::: Dataset content

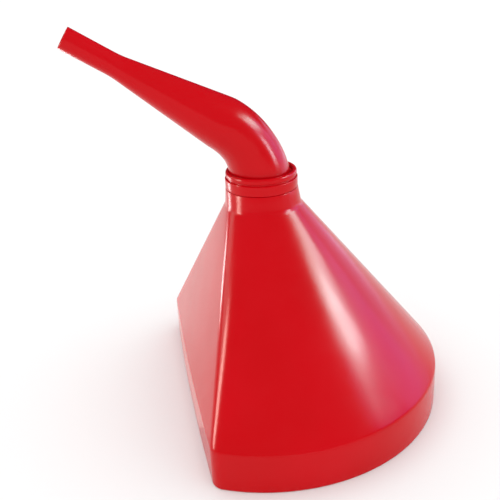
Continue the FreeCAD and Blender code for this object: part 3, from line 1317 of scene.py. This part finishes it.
@dataclass
class Studio:
    """Pale floor, soft light and the camera.

    Attributes:
        azimuth: Direction from the target to the camera, from -Y towards +X, in degrees.
        elevation: Angle of the camera above the target, in degrees.
        roll: Turn of the camera about its own view line, in degrees.
        distance: Distance from the target to the camera, in metres.
        target: Point that the camera faces.
        lens: Focal length in millimetres.
        sensor: Width of the sensor in millimetres.
        nearest: Distance at which the camera starts to see, in metres.
        floor_radius: Radius of the floor, in metres.
        floor_sides: Number of the floor's sides.
        well_radius: Radius of the floor's opening under the mouth.
        well_middle: Place of the opening's middle on X.
        floor_height: Height of the floor, just under the rim.
        sky: Radiance of the sky that lights the funnel.
        gloss_sky: Colour of the sky in the funnel's gloss.
        lamps: The lamps that show in the gloss.
    """

    azimuth: float = -9.6
    elevation: float = 24.09
    roll: float = -2.89
    distance: float = 0.5735
    target: Vector = field(default_factory=lambda: Vector((-0.010887, 0, 0.11922)))
    lens: float = 55.06
    sensor: float = 36.0
    nearest: float = 0.01
    floor_radius: float = 40.0
    floor_sides: int = 64
    well_radius: float = 0.09
    well_middle: float = 0.033
    floor_height: float = -0.0003
    sky: float = 1.2
    gloss_sky: tuple[float, float, float, float] = (0.02, 0.025, 0.06, 1.0)
    lamps: tuple[Softbox, ...] = (
        Softbox("window", 78, 31, 3.0, 1.4, 0.6, 26.0, (0.55, 1.0, 0.92)),
        Softbox("window_glow", 84, 27, 3.0, 2.4, 1.2, 1.6, (0.8, 0.9, 1.2)),
        Softbox("spout_window", 66.4, 20.4, 0.39, 0.08, 0.1, 26.0, (0.7, 1.0, 1.0)),
        Softbox("right_wall", 108, 8, 1.0, 1.1, 0.44, 1.7, (0.75, 0.85, 1.4)),
        Softbox("blue_sky", 82, 18, 2.0, 1.8, 1.0, 1.5, (0.2, 0.3, 1.7)),
        Softbox("left_window", -134, -12, 0.35, 0.07, 0.11, 15.0, aim=(-0.025, -0.01, 0.162)),
        Softbox("left_lamp", -88, 5, 0.5, 0.11, 0.24, 30.0, (1.0, 0.9, 0.8), (-0.02, -0.018, 0.161)),
        Softbox("left_wall", -112, 15, 1.0, 0.4, 0.3, 3.4, (0.6, 1.0, 0.92)),
        Softbox("floor_card", 0, -90, 0.997, 0.5, 0.6, 0.3, (1.0, 0.95, 0.85), (-0.3, 0.25, 1.0)),
    )

    def build(self) -> None:
        """Set up the floor, the light and the camera."""
        self.build_floor()
        self.build_light()
        self.build_camera()

    def build_floor(self) -> None:
        """Lay the floor, open under the mouth so that the inside has light from below."""
        mesh = bpy.data.meshes.new("studio_floor")
        sides = self.floor_sides
        spots = []
        for radius, middle in ((self.well_radius, self.well_middle), (self.floor_radius, 0.0)):
            for side in range(sides):
                angle = side * TURN / sides
                x, y = middle + radius * math.cos(angle), radius * math.sin(angle)
                spots.append((x, y, self.floor_height))
        faces = []
        for side in range(sides):
            following = (side + 1) % sides
            faces.append((side, side + sides, following + sides, following))
        mesh.from_pydata(spots, [], faces)
        mesh.materials.append(StudioFloor().build())
        floor = bpy.data.objects.new("studio_floor", mesh)
        bpy.context.scene.collection.objects.link(floor)

    def build_light(self) -> None:
        """Light the sky and set the lamps."""
        world = bpy.data.worlds.new("studio_sky")
        world.use_nodes = True
        world.node_tree.nodes.clear()
        graph = Graph(world.node_tree)
        open_sky = graph.out("ShaderNodeBackground", None, {
            "Color": (1.0, 1.0, 1.0, 1.0), "Strength": self.sky})
        gloss_sky = graph.out("ShaderNodeBackground", None, {"Color": self.gloss_sky})
        sky = graph.out("ShaderNodeMixShader", None, {
            0: graph.out("ShaderNodeLightPath", output="Is Glossy Ray"), 1: open_sky, 2: gloss_sky})
        graph.add("ShaderNodeOutputWorld", None, {"Surface": sky})
        bpy.context.scene.world = world
        for lamp in self.lamps:
            lamp.build()
        bpy.context.scene.view_settings.view_transform = "Standard"

    def build_camera(self) -> None:
        """Place the camera."""
        data = bpy.data.cameras.new("studio_camera")
        data.sensor_width = self.sensor
        data.lens = self.lens
        data.clip_start = self.nearest
        camera = bpy.data.objects.new("studio_camera", data)
        turn = Euler((math.radians(90 - self.elevation), 0, math.radians(self.azimuth))).to_matrix()
        rolled = turn @ Matrix.Rotation(math.radians(self.roll), 3, "Z")
        back = turn @ Vector((0, 0, self.distance))
        camera.matrix_world = Matrix.Translation(self.target + back) @ rolled.to_4x4()
        bpy.context.scene.collection.objects.link(camera)
        bpy.context.scene.camera = camera


def main() -> None:
    """Build the pieces and the studio."""
    logging.basicConfig(level=logging.INFO, format="%(name)s: %(message)s")
    kit = Kit()
    for piece in (FunnelShell(), Spout(), Collar(), Seal(), StrainerFrame(), StrainerGauze()):
        piece.dress(kit)
    Studio().build()


if __name__ == "__main__":
    main()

::::::

*Work to complete*
Copy every line verbatim.

*Exercise response*
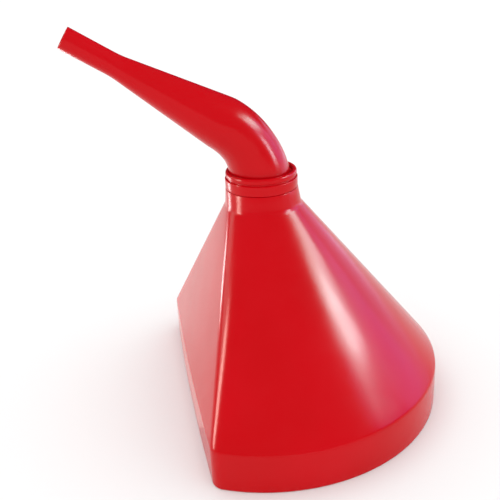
Continue the FreeCAD and Blender code for this object: part 3, from line 1317 of scene.py. This part finishes it.
@dataclass
class Studio:
    """Pale floor, soft light and the camera.

    Attributes:
        azimuth: Direction from the target to the camera, from -Y towards +X, in degrees.
        elevation: Angle of the camera above the target, in degrees.
        roll: Turn of the camera about its own view line, in degrees.
        distance: Distance from the target to the camera, in metres.
        target: Point that the camera faces.
        lens: Focal length in millimetres.
        sensor: Width of the sensor in millimetres.
        nearest: Distance at which the camera starts to see, in metres.
        floor_radius: Radius of the floor, in metres.
        floor_sides: Number of the floor's sides.
        well_radius: Radius of the floor's opening under the mouth.
        well_middle: Place of the opening's middle on X.
        floor_height: Height of the floor, just under the rim.
        sky: Radiance of the sky that lights the funnel.
        gloss_sky: Colour of the sky in the funnel's gloss.
        lamps: The lamps that show in the gloss.
    """

    azimuth: float = -9.6
    elevation: float = 24.09
    roll: float = -2.89
    distance: float = 0.5735
    target: Vector = field(default_factory=lambda: Vector((-0.010887, 0, 0.11922)))
    lens: float = 55.06
    sensor: float = 36.0
    nearest: float = 0.01
    floor_radius: float = 40.0
    floor_sides: int = 64
    well_radius: float = 0.09
    well_middle: float = 0.033
    floor_height: float = -0.0003
    sky: float = 1.2
    gloss_sky: tuple[float, float, float, float] = (0.02, 0.025, 0.06, 1.0)
    lamps: tuple[Softbox, ...] = (
        Softbox("window", 78, 31, 3.0, 1.4, 0.6, 26.0, (0.55, 1.0, 0.92)),
        Softbox("window_glow", 84, 27, 3.0, 2.4, 1.2, 1.6, (0.8, 0.9, 1.2)),
        Softbox("spout_window", 66.4, 20.4, 0.39, 0.08, 0.1, 26.0, (0.7, 1.0, 1.0)),
        Softbox("right_wall", 108, 8, 1.0, 1.1, 0.44, 1.7, (0.75, 0.85, 1.4)),
        Softbox("blue_sky", 82, 18, 2.0, 1.8, 1.0, 1.5, (0.2, 0.3, 1.7)),
        Softbox("left_window", -134, -12, 0.35, 0.07, 0.11, 15.0, aim=(-0.025, -0.01, 0.162)),
        Softbox("left_lamp", -88, 5, 0.5, 0.11, 0.24, 30.0, (1.0, 0.9, 0.8), (-0.02, -0.018, 0.161)),
        Softbox("left_wall", -112, 15, 1.0, 0.4, 0.3, 3.4, (0.6, 1.0, 0.92)),
        Softbox("floor_card", 0, -90, 0.997, 0.5, 0.6, 0.3, (1.0, 0.95, 0.85), (-0.3, 0.25, 1.0)),
    )

    def build(self) -> None:
        """Set up the floor, the light and the camera."""
        self.build_floor()
        self.build_light()
        self.build_camera()

    def build_floor(self) -> None:
        """Lay the floor, open under the mouth so that the inside has light from below."""
        mesh = bpy.data.meshes.new("studio_floor")
        sides = self.floor_sides
        spots = []
        for radius, middle in ((self.well_radius, self.well_middle), (self.floor_radius, 0.0)):
            for side in range(sides):
                angle = side * TURN / sides
                x, y = middle + radius * math.cos(angle), radius * math.sin(angle)
                spots.append((x, y, self.floor_height))
        faces = []
        for side in range(sides):
            following = (side + 1) % sides
            faces.append((side, side + sides, following + sides, following))
        mesh.from_pydata(spots, [], faces)
        mesh.materials.append(StudioFloor().build())
        floor = bpy.data.objects.new("studio_floor", mesh)
        bpy.context.scene.collection.objects.link(floor)

    def build_light(self) -> None:
        """Light the sky and set the lamps."""
        world = bpy.data.worlds.new("studio_sky")
        world.use_nodes = True
        world.node_tree.nodes.clear()
        graph = Graph(world.node_tree)
        open_sky = graph.out("ShaderNodeBackground", None, {
            "Color": (1.0, 1.0, 1.0, 1.0), "Strength": self.sky})
        gloss_sky = graph.out("ShaderNodeBackground", None, {"Color": self.gloss_sky})
        sky = graph.out("ShaderNodeMixShader", None, {
            0: graph.out("ShaderNodeLightPath", output="Is Glossy Ray"), 1: open_sky, 2: gloss_sky})
        graph.add("ShaderNodeOutputWorld", None, {"Surface": sky})
        bpy.context.scene.world = world
        for lamp in self.lamps:
            lamp.build()
        bpy.context.scene.view_settings.view_transform = "Standard"

    def build_camera(self) -> None:
        """Place the camera."""
        data = bpy.data.cameras.new("studio_camera")
        data.sensor_width = self.sensor
        data.lens = self.lens
        data.clip_start = self.nearest
        camera = bpy.data.objects.new("studio_camera", data)
        turn = Euler((math.radians(90 - self.elevation), 0, math.radians(self.azimuth))).to_matrix()
        rolled = turn @ Matrix.Rotation(math.radians(self.roll), 3, "Z")
        back = turn @ Vector((0, 0, self.distance))
        camera.matrix_world = Matrix.Translation(self.target + back) @ rolled.to_4x4()
        bpy.context.scene.collection.objects.link(camera)
        bpy.context.scene.camera = camera


def main() -> None:
    """Build the pieces and the studio."""
    logging.basicConfig(level=logging.INFO, format="%(name)s: %(message)s")
    kit = Kit()
    for piece in (FunnelShell(), Spout(), Collar(), Seal(), StrainerFrame(), StrainerGauze()):
        piece.dress(kit)
    Studio().build()


if __name__ == "__main__":
    main()